DLQ Scan (last 24h done files — 26 tasks)
| Failure signature | Count |
|---|---|
| API connection failure | 3 |
| CrashLoopBackOff / OOMKilled / BackOff | 2 |
| Timeout | 1 |
| HTTP 500 | 0 ✅ (was 146 on May 25) |
| Tool missing (exit 127) | 0 |
| ”unknown” tag | 0 ✅ (classifier still clean) |
DLQ Detail
- API failures (3): Tasks c1402cf2, f7a5a4d7 — both are wiki-cleanup tasks where the worker called out to an external API. Likely transient infra. Pattern: same as prior days, not escalating.
- CrashLoopBackOff (2): Tasks 5d5ed1fc and efcf52a8 (“investigate-image-pull-failures”) — pod crashloop tasks. Expected given ongoing K8s cluster issues.
- Timeout (1): d6959ebe — “delete-jobs-running-too-long-without-progress” task timed out.

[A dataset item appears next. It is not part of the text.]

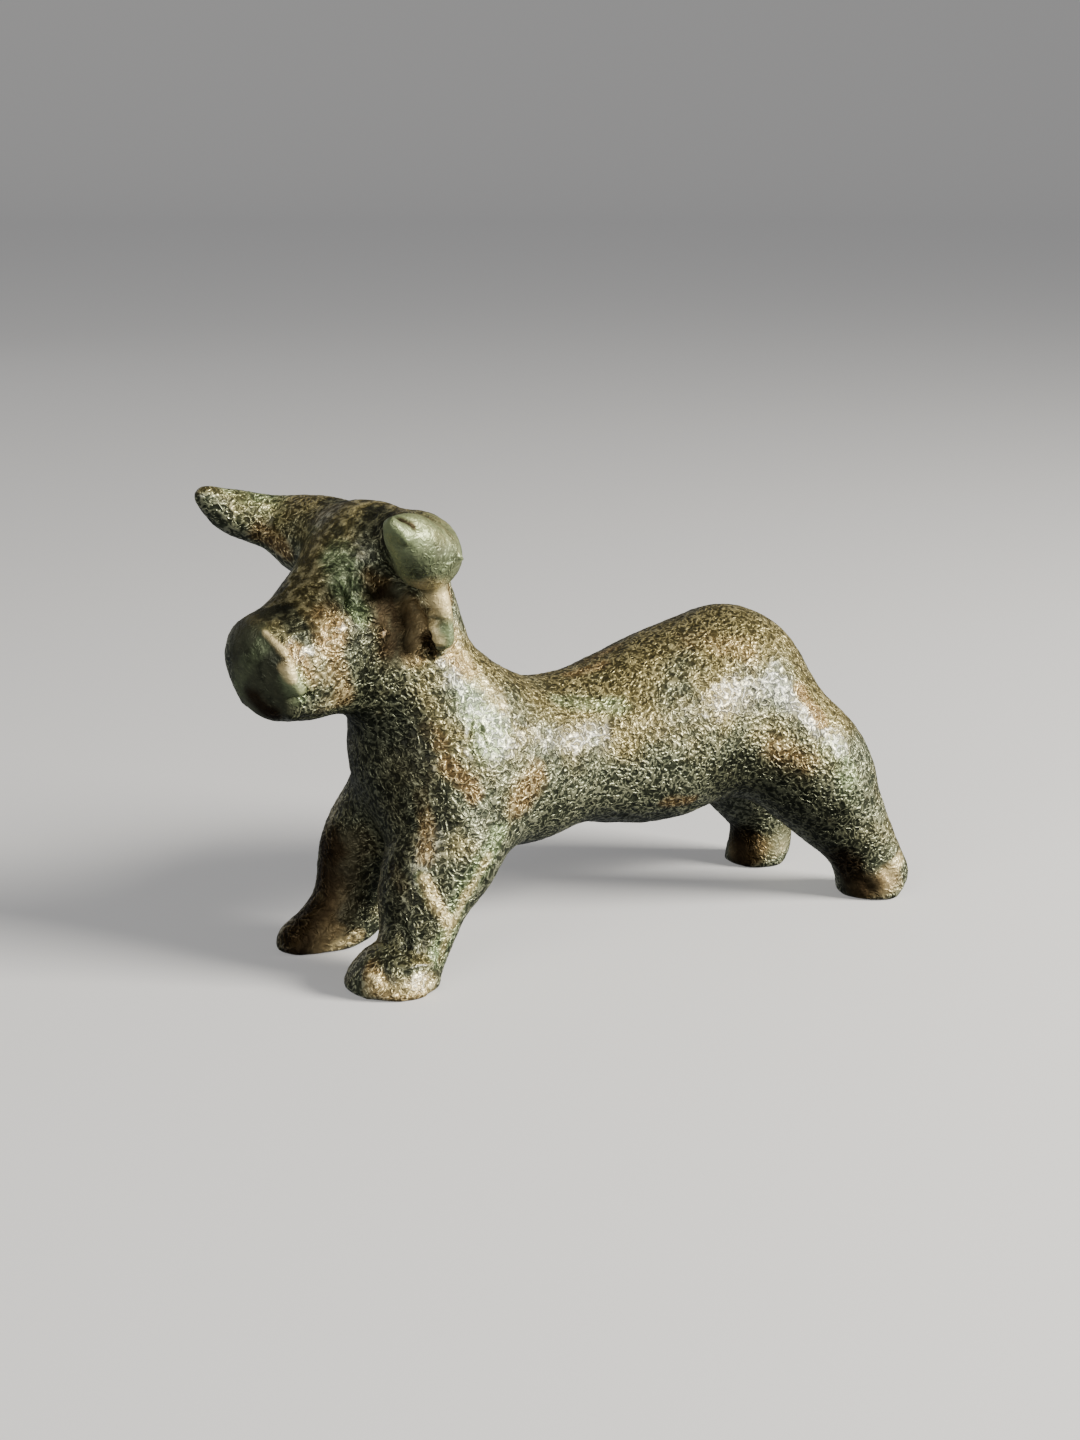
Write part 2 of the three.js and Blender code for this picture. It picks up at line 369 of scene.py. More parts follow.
class Skin:
    """The smooth skin in millimetres, and how to find a place on it."""

    def __init__(self, mesh):
        self.mesh = mesh
        self.places = vertex_places(mesh)
        self.tree = BVHTree.FromPolygons(self.places.tolist(), [tuple(f.vertices) for f in mesh.polygons])

    def seen_at(self, across, down):
        """Where a pixel of the photograph falls on the skin."""
        ahead = AHEAD * math.cos(CAMERA_DIP) - UPWARDS * math.sin(CAMERA_DIP)
        up = RIGHTWARDS.cross(ahead)
        focal = LENS / SENSOR * PHOTO_HEIGHT
        ray = ahead + RIGHTWARDS * (across - PHOTO_WIDTH / 2) / focal
        ray = ray - up * (down - PHOTO_HEIGHT / 2) / focal
        hit = self.tree.ray_cast(CAMERA_PLACE, ray)[0]
        if hit is None:
            raise ValueError(f"nothing is seen at {across}, {down}")
        return np.array(hit)

    def line(self, points):
        """A line of places from pixels, or from stations of the head in modelling units."""
        found = []
        for point in points:
            if len(point) == 2:
                found.append(self.seen_at(*point))
            else:
                x, y, z, _ = on_head([(*point, 0)])[0]
                found.append((np.array((x, y, z)) - MIDDLE) * UNIT)
        return found

    def distance(self, line):
        """Distance from every vertex to a line of places."""
        least = np.linalg.norm(self.places - line[0], axis=1)
        for a, b in zip(line, line[1:]):
            run = b - a
            t = np.clip((self.places - a) @ run / (run @ run), 0, 1)
            least = np.minimum(least, np.linalg.norm(self.places - a - t[:, None] * run, axis=1))
        return least

    def mirrored(self, line):
        """The same line on the other side of the head or the body, laid on the skin."""
        on_the_head = line[0][0] > HEAD_FROM[0] and line[0][2] > HEAD_FROM[1]
        across = turned(0, 1, 0) if on_the_head else np.array((0, 1, 0))
        pivot = (np.array((HEAD_PIVOT, 0, 0)) - MIDDLE) * UNIT
        found = []
        for place in line:
            other = place - 2 * ((place - pivot) @ across) * across
            found.append(np.array(self.tree.find_nearest(Vector(other))[0]))
        return found


# Lines that a small form and a patch, or two patches, share.
NEAR_HORN = [(33, 12, 54), (36, 14, 54), (44, 17.5, 58.5)]
FORELEG_VEIN = [(421, 877), (430, 900), (450, 925)]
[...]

Active Queue Stuck Tasks (>4h)
All 5 active items have been unmoved for >4 hours:
| Task | Age (hrs) | Status |
|---|---|---|
| d337453b-vt-011-personas-persona-list | ~26h | Stuck with consecutive_stuck=2, backoff bucket 90min. QT coaching given twice but not executed. |
| 02b0b4d0-address-crashloopbackoff-candidates | ~12h | Empty task body — only frontmatter |
| project-wiki-lint-daily | ~58h | Active project, last real progress May 29. Coaching notes present but no output in 24h. |
| wiki-cleanup-dupes-0527 | ~17h | Stalled |
| quartz-poc-crashloop-2026-05-25.stale | ~8d | Stale file, should be archived |
Blocked Queue — Bloat Alert (19 items, 12 >7d old)
The blocked queue has accumulated to 19 items, exceeding the alert threshold of 10. Items older than 14 days (6 tasks):
| Task | Age (days) |
|---|---|
| cluster-alert-kubepodnotready-62b52008 | 16.9d |
| hermes-04-tests-and-trust | 16.8d |
| legend-architecture-review-and-roadmap | 15.1d |
| legend-mattermost-keycloak-sso | 15.1d |
| legend-docs-qa-testing | 15.2d |
| f710f083 | 15.2d |
These need triage: either unblock (if reason resolved) or archive with note to pvs for manual review.
Handoff Loss Check
Previous handoff loss recorded in metrics on May 27: orphans.txt lost from /tmp to scripts dir. No fresh evidence today, but this is a structural gap — temp files are not persisted across pod restarts.
Infra Pod Status (filesystem proxy — kubectl unavailable)
- Autopilot workers: Active (latest worker ID 19094 on May 28)
- Queue-metrics-exporter: Not directly verifiable without kubectl, but JSONL file exists and was writable until May 28
- Qdrant: No OOMKilled evidence in task logs today
Action Items for pvs
- Blocked queue cleanup: 6 items >14 days old need manual triage (unblock or archive)
- Stub-only tick pattern: All ticks show
duration_s:0, output:test-tick— emitter may be recording placeholder events instead of real work. Investigate autopilot dispatcher logic. - Active stuck tasks: 5/5 active items stuck >4h. The VT-011 visual test has received coaching but not execution — consider escalating or closing stale coaching notes.